What’s Facebook’s role in mobile payments? Surely, they’ll want to have access to downstream revenues from their platform on mobile. But Apple is exerting more control. It seems like there is a natural tension there.

I’ve thought a lot about app stores, but not as much about payments. If I had my Facebook-Accel hat on, I couldn’t tell you. But from the more simplistic point of view of being an investor in Rovio, the good news is that all of these platform battles will make life better for them.

When I talk to mobile developers, they seem to be mostly thinking about Android or iOS. But when I talk to people who have been working in the mobile industry for a long time, they really hesitate to count any other platform out. Is it officially a two horse-race now?

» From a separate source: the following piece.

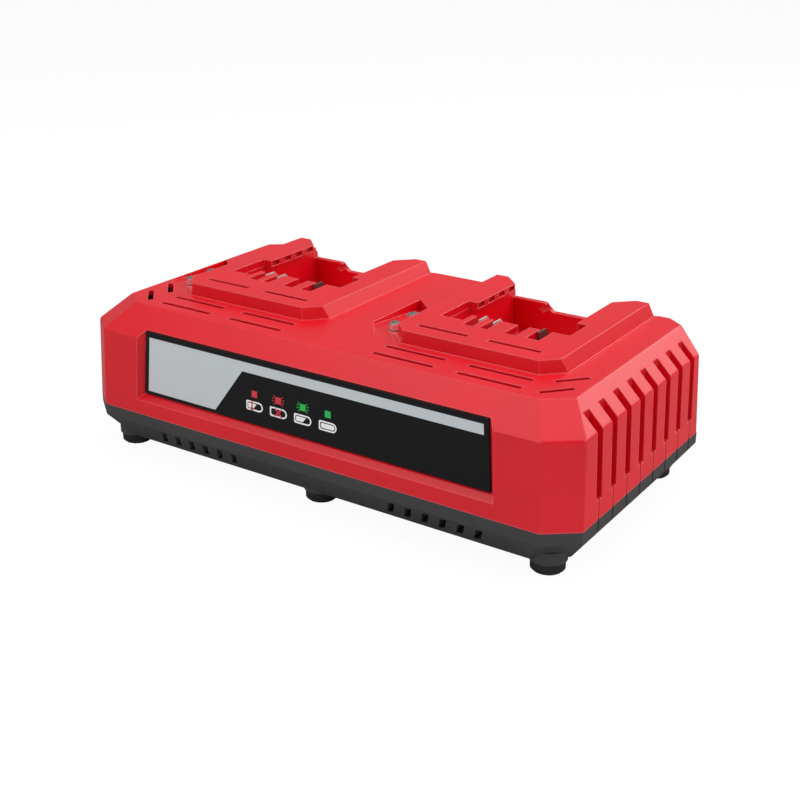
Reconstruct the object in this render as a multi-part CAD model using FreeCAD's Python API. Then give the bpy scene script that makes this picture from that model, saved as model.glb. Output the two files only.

Without the Nokia deal, it felt pretty uphill for Microsoft. One billion dollars buys you a lot of distribution. Nokia still ships a boatload of volume. Now it’s about how quickly they can move to those platforms. There will be some devices this year but the volume devices will come in 2012. That feels a little slow. The next-generation Android tablets will be out by then. Maybe it is a three-horse race. But if they miss another step, they may not be able to catch up.

That’s not a super insightful answer. I think they have a shot, but they had to pay for it.

Any last, less obvious thoughts on Rovio?

Rovio sold over 2 million plush toys. As a VC, I never thought I’d say the word plush toys in any context.

Whether it’s consumer brands or entertainment franchises, there are very few things that earn the right to get there. There are very few brands that get to be the Snoopy stuffed animal you get when you’re four years old that you keep until you’re much older so you can give it to your children.

Maybe this is a very biased Rovio point, but they are a brand with the potential to achieve that.

Free-to-play with virtual goods, Admob advertising, the one-time download, the subscription and so on — that’s the conventional gaming wisdom. But what if it’s all about plush toys? I know that it sounds crazy or odd. But maybe it’s $30 pigs.